Start of Listed records

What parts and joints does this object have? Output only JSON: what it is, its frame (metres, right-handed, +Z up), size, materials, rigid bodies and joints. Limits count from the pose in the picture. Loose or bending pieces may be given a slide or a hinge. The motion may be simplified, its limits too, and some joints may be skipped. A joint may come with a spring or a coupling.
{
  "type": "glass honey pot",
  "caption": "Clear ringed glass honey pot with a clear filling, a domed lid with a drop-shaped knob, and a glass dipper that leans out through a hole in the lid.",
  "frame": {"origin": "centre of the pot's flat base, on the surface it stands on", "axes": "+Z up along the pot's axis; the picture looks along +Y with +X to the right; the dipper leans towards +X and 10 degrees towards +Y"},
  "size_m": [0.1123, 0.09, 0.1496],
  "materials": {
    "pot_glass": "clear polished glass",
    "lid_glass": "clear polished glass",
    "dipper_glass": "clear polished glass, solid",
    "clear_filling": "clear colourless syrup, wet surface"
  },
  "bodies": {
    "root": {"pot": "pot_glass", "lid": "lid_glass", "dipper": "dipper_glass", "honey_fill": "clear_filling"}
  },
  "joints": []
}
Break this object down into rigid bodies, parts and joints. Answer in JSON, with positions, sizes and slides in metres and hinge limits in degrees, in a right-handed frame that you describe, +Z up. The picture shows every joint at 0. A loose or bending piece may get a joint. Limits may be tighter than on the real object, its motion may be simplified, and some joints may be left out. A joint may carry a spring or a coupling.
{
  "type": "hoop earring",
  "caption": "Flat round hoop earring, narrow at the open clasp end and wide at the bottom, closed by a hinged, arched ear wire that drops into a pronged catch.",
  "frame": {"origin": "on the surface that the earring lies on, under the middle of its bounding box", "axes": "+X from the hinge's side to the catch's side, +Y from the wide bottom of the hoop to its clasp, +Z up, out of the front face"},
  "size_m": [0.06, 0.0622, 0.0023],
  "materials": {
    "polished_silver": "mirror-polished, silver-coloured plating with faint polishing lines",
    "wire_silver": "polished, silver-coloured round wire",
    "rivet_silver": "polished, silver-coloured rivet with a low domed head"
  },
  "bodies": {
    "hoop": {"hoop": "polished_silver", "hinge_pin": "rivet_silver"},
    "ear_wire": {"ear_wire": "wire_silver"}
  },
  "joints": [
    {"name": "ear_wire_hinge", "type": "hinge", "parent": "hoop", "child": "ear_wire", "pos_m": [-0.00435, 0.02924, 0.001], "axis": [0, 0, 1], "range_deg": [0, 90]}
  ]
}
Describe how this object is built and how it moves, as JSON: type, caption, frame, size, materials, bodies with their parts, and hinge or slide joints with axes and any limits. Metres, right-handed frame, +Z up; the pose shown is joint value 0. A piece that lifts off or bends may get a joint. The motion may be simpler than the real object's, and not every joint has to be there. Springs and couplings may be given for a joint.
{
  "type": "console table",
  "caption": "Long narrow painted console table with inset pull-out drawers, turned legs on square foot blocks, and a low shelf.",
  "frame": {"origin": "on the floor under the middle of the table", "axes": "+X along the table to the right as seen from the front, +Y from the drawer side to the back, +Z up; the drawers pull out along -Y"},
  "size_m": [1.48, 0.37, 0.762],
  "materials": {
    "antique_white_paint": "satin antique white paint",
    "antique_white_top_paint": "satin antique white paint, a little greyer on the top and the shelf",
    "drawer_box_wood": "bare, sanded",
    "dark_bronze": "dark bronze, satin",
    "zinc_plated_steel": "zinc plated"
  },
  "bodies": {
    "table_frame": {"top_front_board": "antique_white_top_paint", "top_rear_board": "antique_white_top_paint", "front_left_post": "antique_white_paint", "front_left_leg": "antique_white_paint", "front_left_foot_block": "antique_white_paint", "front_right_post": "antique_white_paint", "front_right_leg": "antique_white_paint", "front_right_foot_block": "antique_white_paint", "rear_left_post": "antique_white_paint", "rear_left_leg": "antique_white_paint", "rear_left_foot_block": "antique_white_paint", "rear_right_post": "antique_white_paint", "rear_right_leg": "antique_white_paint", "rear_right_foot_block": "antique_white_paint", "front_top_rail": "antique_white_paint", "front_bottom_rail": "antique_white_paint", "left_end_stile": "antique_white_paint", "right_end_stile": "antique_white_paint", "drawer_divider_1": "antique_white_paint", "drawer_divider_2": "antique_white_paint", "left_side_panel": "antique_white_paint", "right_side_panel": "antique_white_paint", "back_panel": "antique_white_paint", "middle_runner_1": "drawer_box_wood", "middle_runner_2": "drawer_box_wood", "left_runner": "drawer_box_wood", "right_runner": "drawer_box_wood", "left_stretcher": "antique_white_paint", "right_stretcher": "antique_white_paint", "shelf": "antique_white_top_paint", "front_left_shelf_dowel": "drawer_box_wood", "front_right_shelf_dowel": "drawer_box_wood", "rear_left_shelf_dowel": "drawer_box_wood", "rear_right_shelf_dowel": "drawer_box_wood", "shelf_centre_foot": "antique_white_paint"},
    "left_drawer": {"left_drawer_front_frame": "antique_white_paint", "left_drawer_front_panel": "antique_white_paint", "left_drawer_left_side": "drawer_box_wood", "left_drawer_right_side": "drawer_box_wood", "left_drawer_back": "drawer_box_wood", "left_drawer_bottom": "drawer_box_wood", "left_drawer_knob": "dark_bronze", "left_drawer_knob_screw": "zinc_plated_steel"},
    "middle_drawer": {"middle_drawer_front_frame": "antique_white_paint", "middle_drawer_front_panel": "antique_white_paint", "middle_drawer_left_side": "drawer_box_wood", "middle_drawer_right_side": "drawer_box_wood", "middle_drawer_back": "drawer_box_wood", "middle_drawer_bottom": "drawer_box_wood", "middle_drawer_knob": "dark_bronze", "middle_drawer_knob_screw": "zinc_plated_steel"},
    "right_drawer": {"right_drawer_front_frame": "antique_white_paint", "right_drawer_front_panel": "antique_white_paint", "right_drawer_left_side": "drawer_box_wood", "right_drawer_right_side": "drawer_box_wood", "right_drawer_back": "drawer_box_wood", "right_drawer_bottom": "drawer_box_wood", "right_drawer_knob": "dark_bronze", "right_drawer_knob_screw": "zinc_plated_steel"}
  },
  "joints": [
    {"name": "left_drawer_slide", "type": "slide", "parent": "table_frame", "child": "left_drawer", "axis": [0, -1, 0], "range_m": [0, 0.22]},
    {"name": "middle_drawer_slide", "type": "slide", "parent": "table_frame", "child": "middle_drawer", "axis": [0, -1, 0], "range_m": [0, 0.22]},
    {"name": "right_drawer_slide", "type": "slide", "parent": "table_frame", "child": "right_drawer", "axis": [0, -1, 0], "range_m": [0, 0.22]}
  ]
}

End of Listed records

**Task directions**
Write out the whole listing again. Match it word for word.

**Written response**
What parts and joints does this object have? Output only JSON: what it is, its frame (metres, right-handed, +Z up), size, materials, rigid bodies and joints. Limits count from the pose in the picture. Loose or bending pieces may be given a slide or a hinge. The motion may be simplified, its limits too, and some joints may be skipped. A joint may come with a spring or a coupling.
{
  "type": "glass honey pot",
  "caption": "Clear ringed glass honey pot with a clear filling, a domed lid with a drop-shaped knob, and a glass dipper that leans out through a hole in the lid.",
  "frame": {"origin": "centre of the pot's flat base, on the surface it stands on", "axes": "+Z up along the pot's axis; the picture looks along +Y with +X to the right; the dipper leans towards +X and 10 degrees towards +Y"},
  "size_m": [0.1123, 0.09, 0.1496],
  "materials": {
    "pot_glass": "clear polished glass",
    "lid_glass": "clear polished glass",
    "dipper_glass": "clear polished glass, solid",
    "clear_filling": "clear colourless syrup, wet surface"
  },
  "bodies": {
    "root": {"pot": "pot_glass", "lid": "lid_glass", "dipper": "dipper_glass", "honey_fill": "clear_filling"}
  },
  "joints": []
}
Break this object down into rigid bodies, parts and joints. Answer in JSON, with positions, sizes and slides in metres and hinge limits in degrees, in a right-handed frame that you describe, +Z up. The picture shows every joint at 0. A loose or bending piece may get a joint. Limits may be tighter than on the real object, its motion may be simplified, and some joints may be left out. A joint may carry a spring or a coupling.
{
  "type": "hoop earring",
  "caption": "Flat round hoop earring, narrow at the open clasp end and wide at the bottom, closed by a hinged, arched ear wire that drops into a pronged catch.",
  "frame": {"origin": "on the surface that the earring lies on, under the middle of its bounding box", "axes": "+X from the hinge's side to the catch's side, +Y from the wide bottom of the hoop to its clasp, +Z up, out of the front face"},
  "size_m": [0.06, 0.0622, 0.0023],
  "materials": {
    "polished_silver": "mirror-polished, silver-coloured plating with faint polishing lines",
    "wire_silver": "polished, silver-coloured round wire",
    "rivet_silver": "polished, silver-coloured rivet with a low domed head"
  },
  "bodies": {
    "hoop": {"hoop": "polished_silver", "hinge_pin": "rivet_silver"},
    "ear_wire": {"ear_wire": "wire_silver"}
  },
  "joints": [
    {"name": "ear_wire_hinge", "type": "hinge", "parent": "hoop", "child": "ear_wire", "pos_m": [-0.00435, 0.02924, 0.001], "axis": [0, 0, 1], "range_deg": [0, 90]}
  ]
}
Describe how this object is built and how it moves, as JSON: type, caption, frame, size, materials, bodies with their parts, and hinge or slide joints with axes and any limits. Metres, right-handed frame, +Z up; the pose shown is joint value 0. A piece that lifts off or bends may get a joint. The motion may be simpler than the real object's, and not every joint has to be there. Springs and couplings may be given for a joint.
{
  "type": "console table",
  "caption": "Long narrow painted console table with inset pull-out drawers, turned legs on square foot blocks, and a low shelf.",
  "frame": {"origin": "on the floor under the middle of the table", "axes": "+X along the table to the right as seen from the front, +Y from the drawer side to the back, +Z up; the drawers pull out along -Y"},
  "size_m": [1.48, 0.37, 0.762],
  "materials": {
    "antique_white_paint": "satin antique white paint",
    "antique_white_top_paint": "satin antique white paint, a little greyer on the top and the shelf",
    "drawer_box_wood": "bare, sanded",
    "dark_bronze": "dark bronze, satin",
    "zinc_plated_steel": "zinc plated"
  },
  "bodies": {
    "table_frame": {"top_front_board": "antique_white_top_paint", "top_rear_board": "antique_white_top_paint", "front_left_post": "antique_white_paint", "front_left_leg": "antique_white_paint", "front_left_foot_block": "antique_white_paint", "front_right_post": "antique_white_paint", "front_right_leg": "antique_white_paint", "front_right_foot_block": "antique_white_paint", "rear_left_post": "antique_white_paint", "rear_left_leg": "antique_white_paint", "rear_left_foot_block": "antique_white_paint", "rear_right_post": "antique_white_paint", "rear_right_leg": "antique_white_paint", "rear_right_foot_block": "antique_white_paint", "front_top_rail": "antique_white_paint", "front_bottom_rail": "antique_white_paint", "left_end_stile": "antique_white_paint", "right_end_stile": "antique_white_paint", "drawer_divider_1": "antique_white_paint", "drawer_divider_2": "antique_white_paint", "left_side_panel": "antique_white_paint", "right_side_panel": "antique_white_paint", "back_panel": "antique_white_paint", "middle_runner_1": "drawer_box_wood", "middle_runner_2": "drawer_box_wood", "left_runner": "drawer_box_wood", "right_runner": "drawer_box_wood", "left_stretcher": "antique_white_paint", "right_stretcher": "antique_white_paint", "shelf": "antique_white_top_paint", "front_left_shelf_dowel": "drawer_box_wood", "front_right_shelf_dowel": "drawer_box_wood", "rear_left_shelf_dowel": "drawer_box_wood", "rear_right_shelf_dowel": "drawer_box_wood", "shelf_centre_foot": "antique_white_paint"},
    "left_drawer": {"left_drawer_front_frame": "antique_white_paint", "left_drawer_front_panel": "antique_white_paint", "left_drawer_left_side": "drawer_box_wood", "left_drawer_right_side": "drawer_box_wood", "left_drawer_back": "drawer_box_wood", "left_drawer_bottom": "drawer_box_wood", "left_drawer_knob": "dark_bronze", "left_drawer_knob_screw": "zinc_plated_steel"},
    "middle_drawer": {"middle_drawer_front_frame": "antique_white_paint", "middle_drawer_front_panel": "antique_white_paint", "middle_drawer_left_side": "drawer_box_wood", "middle_drawer_right_side": "drawer_box_wood", "middle_drawer_back": "drawer_box_wood", "middle_drawer_bottom": "drawer_box_wood", "middle_drawer_knob": "dark_bronze", "middle_drawer_knob_screw": "zinc_plated_steel"},
    "right_drawer": {"right_drawer_front_frame": "antique_white_paint", "right_drawer_front_panel": "antique_white_paint", "right_drawer_left_side": "drawer_box_wood", "right_drawer_right_side": "drawer_box_wood", "right_drawer_back": "drawer_box_wood", "right_drawer_bottom": "drawer_box_wood", "right_drawer_knob": "dark_bronze", "right_drawer_knob_screw": "zinc_plated_steel"}
  },
  "joints": [
    {"name": "left_drawer_slide", "type": "slide", "parent": "table_frame", "child": "left_drawer", "axis": [0, -1, 0], "range_m": [0, 0.22]},
    {"name": "middle_drawer_slide", "type": "slide", "parent": "table_frame", "child": "middle_drawer", "axis": [0, -1, 0], "range_m": [0, 0.22]},
    {"name": "right_drawer_slide", "type": "slide", "parent": "table_frame", "child": "right_drawer", "axis": [0, -1, 0], "range_m": [0, 0.22]}
  ]
}